Now that Tokyo has returned to a version of post-lockdown normality, a shift in strategy may be forthcoming. “We have not always allowed all the brands to participate. And since the pandemic situation has now got easier, some things may change,” he says.
Even with the long-term challenges RFWT faces, this season, there was a sense of positivity among Japan’s domestic buyers. “I was especially happy to see so many brands that were doing shows for the first time this year, and I felt that they had a clear idea of what they really wanted to do,” says Yukari Negishi, women’s director of Ron Herman Japan (the fashion retailer has thirteen outlets spread across the country), who noted Kanako Sakai and Seven by Seven as brands who made an impression this season.
The proportion of domestic brands Ron Herman carries has increased in recent seasons to around 40 per cent. Negishi predicts this will continue to rise. “It’s not that I’m intentionally trying to increase the number of Japanese brands, but the number has naturally increased as I’ve been buying unique, interesting and well-made products,” she says.

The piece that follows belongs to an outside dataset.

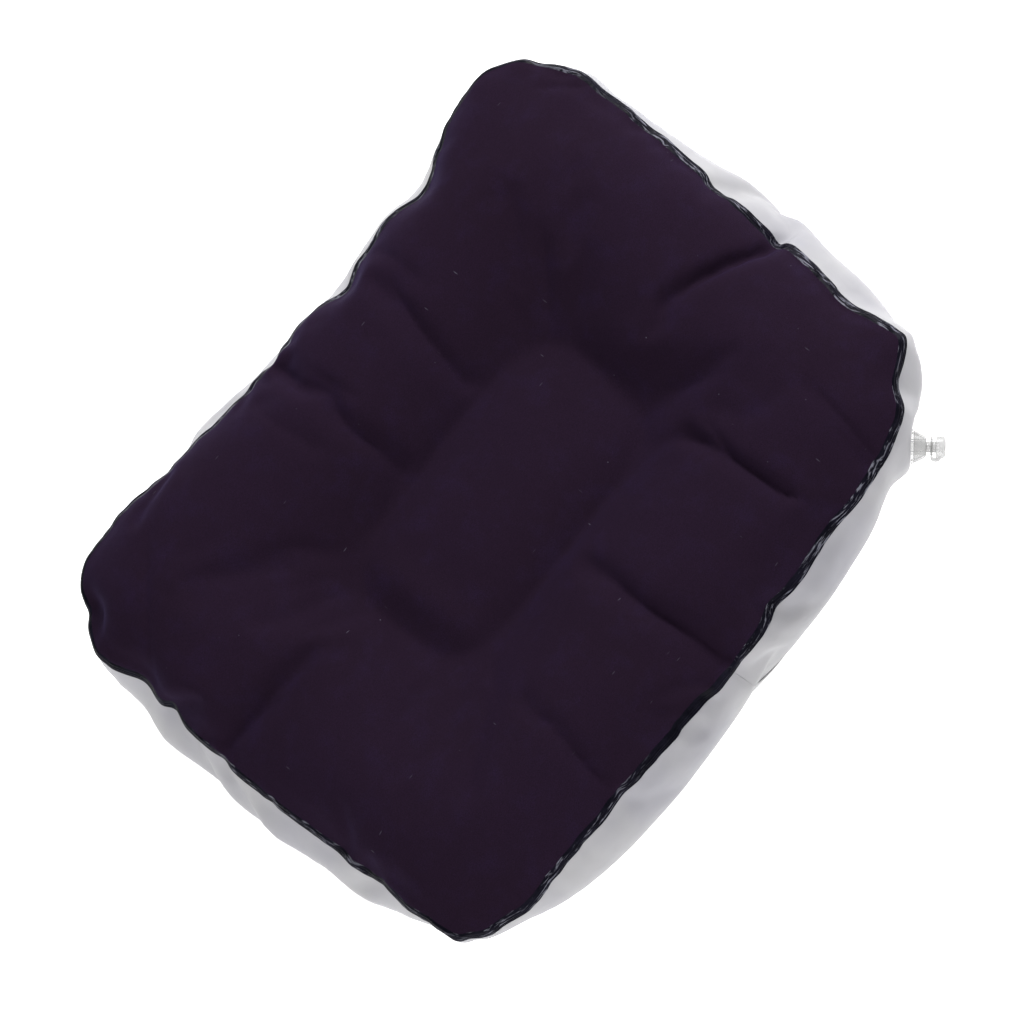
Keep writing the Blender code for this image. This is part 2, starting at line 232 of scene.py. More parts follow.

Maiko Shibata, creative director of Restir, a high-end boutique in Roppongi, noted that this season has felt more polished, noting Fetico’s lingerie-inspired clothing and Harunobu Murata’s womenswear as good examples. “A lot of collections are more mature than before,” she says. “Tokyo Fashion Week used to be more for beginners and or very young designers, but now the brands see a wider view, or maybe a more global view. It’s slightly more professional than before.”